===== Information provided
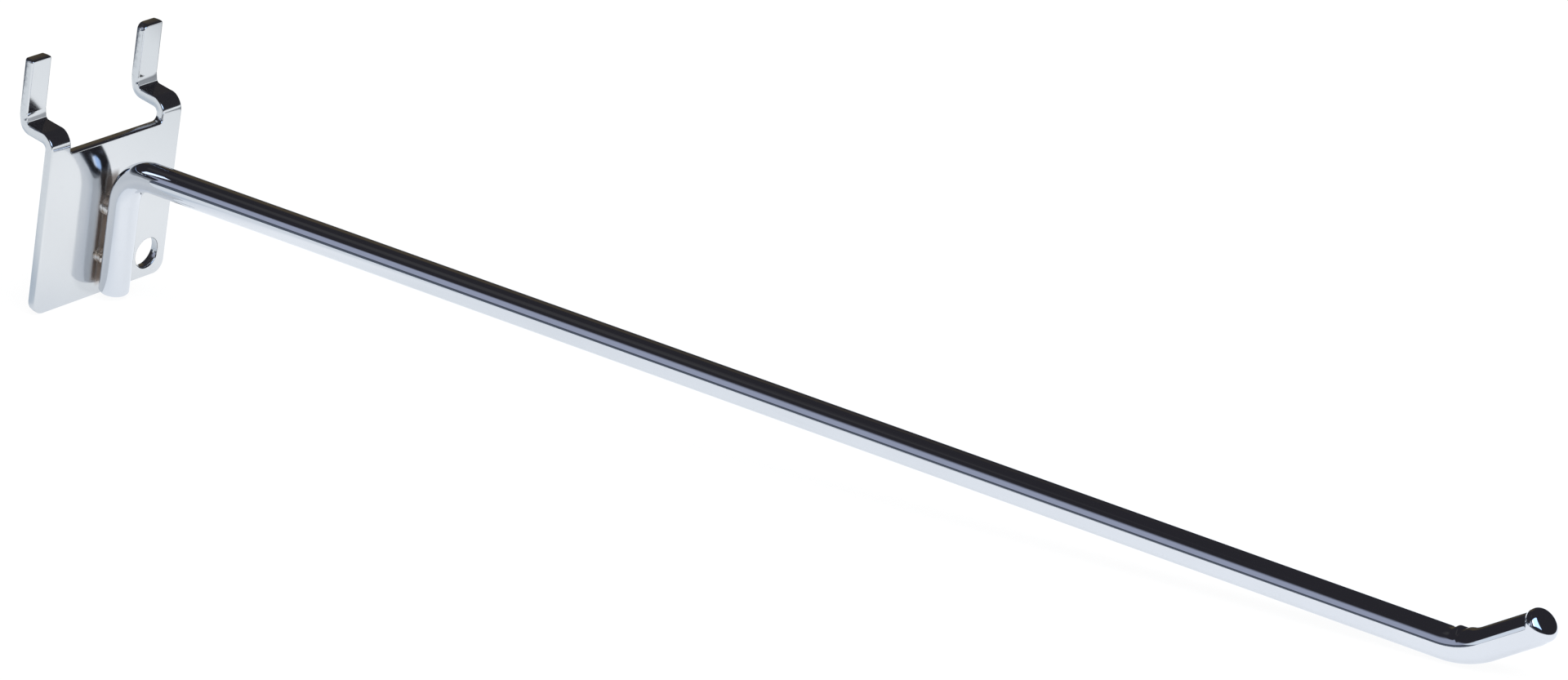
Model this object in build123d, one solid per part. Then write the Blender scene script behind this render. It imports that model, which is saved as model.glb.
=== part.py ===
from build123d import *
import math
import os

# Peg hook: a stamped sheet bracket with two joggled prongs, and a bent round wire
# that carries the goods, joined to the bracket by two small weld nuggets.
# Millimetres. +X is to the hook's own right as seen from the front, -Y points to the
# customer, +Z is up. The origin is the middle of the plate's back face, which lies
# flat against the board.

# Sheet bracket
SHEET_T = 1.8            # thickness of the sheet
PRONG_PITCH = 25.4       # centre to centre of the prongs, one pitch of the board's holes
PRONG_WIDTH = 4.4        # width of each prong, flush with the plate's side edge
PLATE_HEIGHT = 27.9      # bottom edge to the top edge between the prongs
CORNER_R = 2.2           # lower corners of the plate
ROOT_R = 1.0             # concave corners where the prongs leave the top edge
NECK_RISE = 1.0          # top edge of the plate up to the start of the first bend
EDGE_R = 0.35            # rolled edge that the punch leaves along the front skin

# Joggle of the prongs
JOGGLE_DEPTH = 6.2       # front face of the plate back to the front face of the prong
JOGGLE_TURN = 87.0       # degrees that the sheet turns back from the upright plate
FRONT_BEND_R = 0.85      # inside radius of the bend over the plate
CREASE_R = 0.5           # inside radius of the sharp crease below the upright
LEAN_ANGLE = 14.0        # degrees that the foot of the upright leans back
LEAN_LENGTH = 0.5        # straight length of that foot
LEAN_R = 4.0             # inside radius of the soft bend above it
UPRIGHT_HEIGHT = 9.0     # straight height of the upright above the soft bend
TOP_CORNER_R = 0.45      # upper corners of the prongs
CLIPPED_CORNER_R = 1.1   # upper inner corner of the right prong, sheared off rounder

# Screw hole, in the lower right corner only
HOLE_D = 5.2
HOLE_SIDE_MARGIN = 4.3   # centre to the plate's right edge
HOLE_BOTTOM_MARGIN = 4.4 # centre to the plate's bottom edge

# Wire
WIRE_D = 5.0
WELD_GAP = 0.56          # space that the weld nuggets hold between plate and wire
LEG_INSET = 1.7          # bottom edge of the plate up to the leg's cut end
ARM_HEIGHT = 23.6        # bottom edge of the plate up to where leg and arm axes meet
ELBOW_R = 6.5            # bend radius of the wire's axis between leg and arm
ARM_REACH = 250.0        # level distance from the leg's axis to the tip's corner
ARM_TILT = 6.7           # degrees that the arm climbs
TIP_ANGLE = 40.0         # degrees of the tip above the level
TIP_BEND_R = 13.0        # bend radius of the wire's axis between arm and tip
TIP_LENGTH = 14.2        # tip's corner to the cut end, along its axis
LEG_END_R = 0.5          # rounded rim of the leg's cut end

# Sheared end of the tip: swollen a little and pushed towards the inside of the bend
TIP_FLARE_LENGTH = 2.8
TIP_FLARE_SWELL = 0.12   # growth of the radius at the end
TIP_FLARE_SHIFT = 0.42   # how far the end section sits towards the inside of the bend
TIP_CUT_ANGLE = 13.0     # degrees that the cut leans back towards the inside of the bend
TIP_RIM_R = 1.1

# Wrinkle that bending raised on the inside of the tip's bend
WRINKLE_R = 1.15
WRINKLE_HEIGHT = 0.42
WRINKLE_TURN = 0.37      # share of the bend's turn at which the wrinkle stands

# Weld nuggets
NUGGET_R = 1.65
LOWER_NUGGET_HEIGHT = 7.0    # bottom edge of the plate up to the lower nugget
UPPER_NUGGET_HEIGHT = 15.7   # bottom edge of the plate up to the upper nugget

# How edges are told apart
CORNER_ANGLE = 30.0      # degrees between two faces above which their edge is a corner
NEAR = 1e-4              # distance under which two places count as the same

# Values that follow from the sizes above
plate_width = PRONG_PITCH + PRONG_WIDTH
plate_bottom = -PLATE_HEIGHT / 2
plate_top = PLATE_HEIGHT / 2
plate_front = -SHEET_T
wire_r = WIRE_D / 2
leg_y = plate_front - WELD_GAP - wire_r


def plate_blank():
    """Flat plate with its two short necks, drawn from the front and given its thickness."""
    side = plate_width / 2
    inner = side - PRONG_WIDTH
    neck_top = plate_top + NECK_RISE
    outline = Plane.XZ * Polyline(
        (-side, plate_bottom), (side, plate_bottom), (side, neck_top), (inner, neck_top),
        (inner, plate_top), (-inner, plate_top), (-inner, neck_top), (-side, neck_top),
        close=True,
    )
    blank = extrude(make_face(outline), SHEET_T)
    blank = fillet(blank.edges().filter_by(Axis.Y).group_by(Axis.Z)[0], CORNER_R)
    roots = [
        edge for edge in blank.edges().filter_by(Axis.Y)
        if abs(edge.center().Z - plate_top) < NEAR and abs(abs(edge.center().X) - inner) < NEAR
    ]
    return fillet(roots, min(ROOT_R, NECK_RISE - EDGE_R))


def prong_path():
    """Middle line of the sheet along a prong, from the neck through its bends to the top."""
    turn = math.radians(JOGGLE_TURN)
    lean = math.radians(LEAN_ANGLE)
    mid = SHEET_T / 2
    radii = [FRONT_BEND_R + mid, CREASE_R + mid, LEAN_R + mid]
    front_tangent = radii[0] * math.tan(turn / 2)
    crease_tangent = radii[1] * math.tan((turn - lean) / 2)
    lean_tangent = radii[2] * math.tan(lean / 2)
    start = (-mid, plate_top)
    first = (-mid, plate_top + NECK_RISE + front_tangent)
    foot = crease_tangent + LEAN_LENGTH + lean_tangent
    back = JOGGLE_DEPTH - foot * math.sin(lean)
    second = (first[0] + back, first[1] + back / math.tan(turn))
    third = (first[0] + JOGGLE_DEPTH, second[1] + foot * math.cos(lean))
    top = (third[0], third[1] + lean_tangent + UPRIGHT_HEIGHT)
    return Plane.YZ * FilletPolyline(start, first, second, third, top, radius=radii)


def round_top(strip, place, radius):
    """Round one upper corner of a prong: place 0 is its left corner and -1 its right one."""
    corners = strip.edges().filter_by(Axis.Y).group_by(Axis.Z)[-1].sort_by(Axis.X)
    return fillet(corners[place], radius)


def prong(x, left_r, right_r):
    """One joggled prong at x, with the radii of its two upper corners, and its front skin."""
    path = Pos(x, 0, 0) * prong_path()
    start = Plane(path @ 0, x_dir=(1, 0, 0), z_dir=path % 0)
    strip = sweep(start * Rectangle(PRONG_WIDTH, SHEET_T), path=path)
    strip = round_top(strip, 0, left_r)
    strip = round_top(strip, -1, right_r)
    half = PRONG_WIDTH / 2
    front_line = start * Line((-half, -SHEET_T / 2), (half, -SHEET_T / 2))
    return strip, sweep(front_line, path=path)


def rolled_edges(solid, skins):
    """Edges of the sheet that are real corners, not where faces run on, and lie on a skin."""
    found = []
    for edge in solid.edges():
        faces = [f for f in solid.faces() if any(edge.is_same(e) for e in f.edges())]
        if len(faces) != 2:
            continue
        at = edge @ 0.5
        angle = faces[0].normal_at(at).get_angle(faces[1].normal_at(at))
        if angle > CORNER_ANGLE and any(skin.distance_to(at) < NEAR for skin in skins):
            found.append(edge)
    return found


def make_bracket():
    """The stamped and bent sheet: plate, both prongs, screw hole and rolled front edges."""
    offset = PRONG_PITCH / 2
    left, left_skin = prong(-offset, TOP_CORNER_R, TOP_CORNER_R)
    right, right_skin = prong(offset, CLIPPED_CORNER_R, TOP_CORNER_R)
    hole_x = plate_width / 2 - HOLE_SIDE_MARGIN
    hole_z = plate_bottom + HOLE_BOTTOM_MARGIN
    drill = Pos(hole_x, 0, hole_z) * Rot(90, 0, 0) * Cylinder(HOLE_D / 2, 3 * SHEET_T)
    sheet = (plate_blank() + left + right - drill).clean().solid()
    plate_skin = sheet.faces().sort_by(Axis.Y)[0]
    plate_face = Face(plate_skin.outer_wire())
    return fillet(rolled_edges(sheet, [plate_face, left_skin, right_skin]), EDGE_R)


def wire_corners():
    """Corner points of the wire's axis: leg end, elbow, tip's corner and tip end."""
    tilt = math.radians(ARM_TILT)
    lift = math.radians(TIP_ANGLE)
    foot = (leg_y, plate_bottom + LEG_INSET)
    elbow = (leg_y, plate_bottom + ARM_HEIGHT)
    tip = (leg_y - ARM_REACH, elbow[1] + ARM_REACH * math.tan(tilt))
    end = (tip[0] - TIP_LENGTH * math.cos(lift), tip[1] + TIP_LENGTH * math.sin(lift))
    return foot, elbow, tip, end


def tip_flare(end, lift):
    """Last stretch of the tip: swollen, pushed inwards, cut at a slant, with a rounded rim."""
    along = Vector(0, -math.cos(lift), math.sin(lift))
    inward = Vector(0, math.sin(lift), math.cos(lift))
    finish = Vector(0, *end)
    start = finish - along * TIP_FLARE_LENGTH
    slant = math.radians(TIP_CUT_ANGLE)
    facing = along * math.cos(slant) + inward * math.sin(slant)
    wide_end = Plane(finish + inward * TIP_FLARE_SHIFT, x_dir=(1, 0, 0), z_dir=facing)
    sections = [
        Plane(start, x_dir=(1, 0, 0), z_dir=along) * Circle(wire_r),
        wide_end * Circle(wire_r + TIP_FLARE_SWELL),
    ]
    flare = loft(sections, ruled=True)
    rim = flare.edges().filter_by(GeomType.CIRCLE).sort_by(Axis(start, along))[-1]
    return fillet(rim, TIP_RIM_R), start


def wrinkle(tip):
    """Small pimple of metal on the inside of the tip's bend."""
    tilt = math.radians(ARM_TILT)
    turn = math.radians(TIP_ANGLE) - tilt
    back = TIP_BEND_R * math.tan(turn / 2)
    start = Vector(0, tip[0] + back * math.cos(tilt), tip[1] - back * math.sin(tilt))
    inward = Vector(0, math.sin(tilt), math.cos(tilt))
    centre = start + inward * TIP_BEND_R
    angle = tilt + turn * WRINKLE_TURN
    outward = Vector(0, -math.sin(angle), -math.cos(angle))
    reach = TIP_BEND_R - wire_r + WRINKLE_R - WRINKLE_HEIGHT
    return Pos(centre + outward * reach) * Sphere(WRINKLE_R)


def make_wire():
    """The round wire: leg, elbow, arm, upturned tip with its flared end, and the wrinkle."""
    foot, elbow, tip, end = wire_corners()
    lift = math.radians(TIP_ANGLE)
    flare, start = tip_flare(end, lift)
    bends = [ELBOW_R, TIP_BEND_R]
    axis = Plane.YZ * FilletPolyline(foot, elbow, tip, (start.Y, start.Z), radius=bends)
    section = Plane(axis @ 0, x_dir=(1, 0, 0), z_dir=axis % 0) * Circle(wire_r)
    rod = sweep(section, path=axis)
    rim = rod.edges().filter_by(GeomType.CIRCLE).group_by(Axis.Z)[0]
    rod = fillet(rim, LEG_END_R)
    return (rod + flare + wrinkle(tip)).solid()


def make_nuggets():
    """The two weld nuggets: blobs squeezed between the plate's front face and the leg."""
    leg = Pos(0, leg_y, 0) * Cylinder(wire_r, 2 * PLATE_HEIGHT)
    plate = Pos(0, plate_front / 2, 0) * Box(plate_width, SHEET_T, 2 * PLATE_HEIGHT)
    blobs = []
    for height in (LOWER_NUGGET_HEIGHT, UPPER_NUGGET_HEIGHT):
        ball = Pos(0, plate_front - WELD_GAP / 2, plate_bottom + height) * Sphere(NUGGET_R)
        blobs.append((ball - plate - leg).solid())
    return Compound(children=blobs)


def main():
    os.makedirs("parts", exist_ok=True)
    export_step(make_bracket(), "parts/bracket.step")
    export_step(make_wire(), "parts/wire_hook.step")
    export_step(make_nuggets(), "parts/weld_nuggets.step")


main()
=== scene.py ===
import logging
import math
from collections.abc import Callable, Iterable
from dataclasses import dataclass, field
from enum import Enum
from typing import TypeVar

import bmesh
import bpy
from mathutils import Matrix, Vector, noise


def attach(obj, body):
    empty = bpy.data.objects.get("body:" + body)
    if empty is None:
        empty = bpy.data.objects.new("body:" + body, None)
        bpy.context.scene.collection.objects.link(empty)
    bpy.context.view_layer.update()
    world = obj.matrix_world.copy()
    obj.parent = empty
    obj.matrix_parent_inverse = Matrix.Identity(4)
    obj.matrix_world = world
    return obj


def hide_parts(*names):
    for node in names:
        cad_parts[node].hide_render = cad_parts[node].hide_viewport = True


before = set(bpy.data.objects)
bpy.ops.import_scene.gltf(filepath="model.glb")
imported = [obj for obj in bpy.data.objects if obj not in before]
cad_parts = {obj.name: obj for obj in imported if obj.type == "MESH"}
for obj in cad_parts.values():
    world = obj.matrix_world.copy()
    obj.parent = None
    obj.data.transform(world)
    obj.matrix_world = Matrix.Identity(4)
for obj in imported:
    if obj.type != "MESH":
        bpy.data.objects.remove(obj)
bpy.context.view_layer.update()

# Looks of the peg hook: a bright plated sheet bracket, a bent round wire and two weld
# nuggets. Sizes are millimetres and become metres when a mesh is finished. +X is to the
# hook's right as seen from the front, -Y points to the customer, +Z is up, and the
# origin is the middle of the plate's back face.

MM = 0.001
TABLE_TILT = math.radians(11.33)  # lean of the table on which the photographed hook stands
TABLE_DROP = -14.06               # where that table lies under the origin, square to it
TABLE_BACK = 150.0                # how far the table reaches behind the plate
MERGE = 0.0005                    # corners closer than this, in millimetres, become one
FINE = 1e-5                       # smallest difference between two places that counts
NEAR = 1e-4                       # two places closer than this are the same
LOOSE = 1e-3                      # the same, for places that were turned or cut before
SHARP = math.radians(40.0)        # an edge that folds by more than this stays sharp
ROLLED = math.radians(30.0)       # an edge that folds by more than this is rolled or broken
END_RINGS = (0.8, 0.55, 0.3, 0.1)  # rings on the tip's flat end, as shares of its radius

Span = tuple[float, float]
Colour = tuple[float, float, float]
Place = tuple[float, float, float]
Socket = bpy.types.NodeSocket
Value = float | Socket
Part = TypeVar("Part")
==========
Lines from the beginning of the data above through the line containing "EDGE_R = 0.35" are to be returned exactly, and no others.

**The completed task**
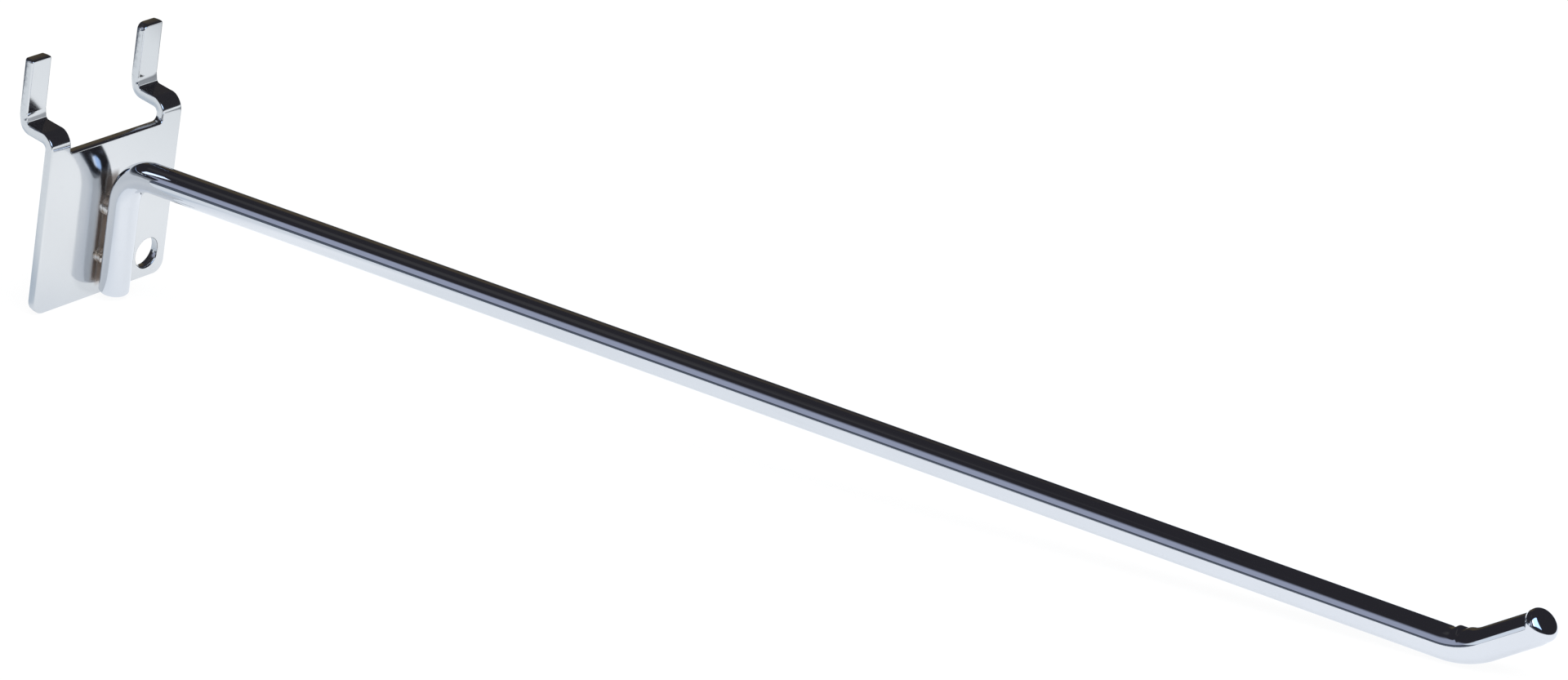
Model this object in build123d, one solid per part. Then write the Blender scene script behind this render. It imports that model, which is saved as model.glb.
=== part.py ===
from build123d import *
import math
import os

# Peg hook: a stamped sheet bracket with two joggled prongs, and a bent round wire
# that carries the goods, joined to the bracket by two small weld nuggets.
# Millimetres. +X is to the hook's own right as seen from the front, -Y points to the
# customer, +Z is up. The origin is the middle of the plate's back face, which lies
# flat against the board.

# Sheet bracket
SHEET_T = 1.8            # thickness of the sheet
PRONG_PITCH = 25.4       # centre to centre of the prongs, one pitch of the board's holes
PRONG_WIDTH = 4.4        # width of each prong, flush with the plate's side edge
PLATE_HEIGHT = 27.9      # bottom edge to the top edge between the prongs
CORNER_R = 2.2           # lower corners of the plate
ROOT_R = 1.0             # concave corners where the prongs leave the top edge
NECK_RISE = 1.0          # top edge of the plate up to the start of the first bend
EDGE_R = 0.35            # rolled edge that the punch leaves along the front skin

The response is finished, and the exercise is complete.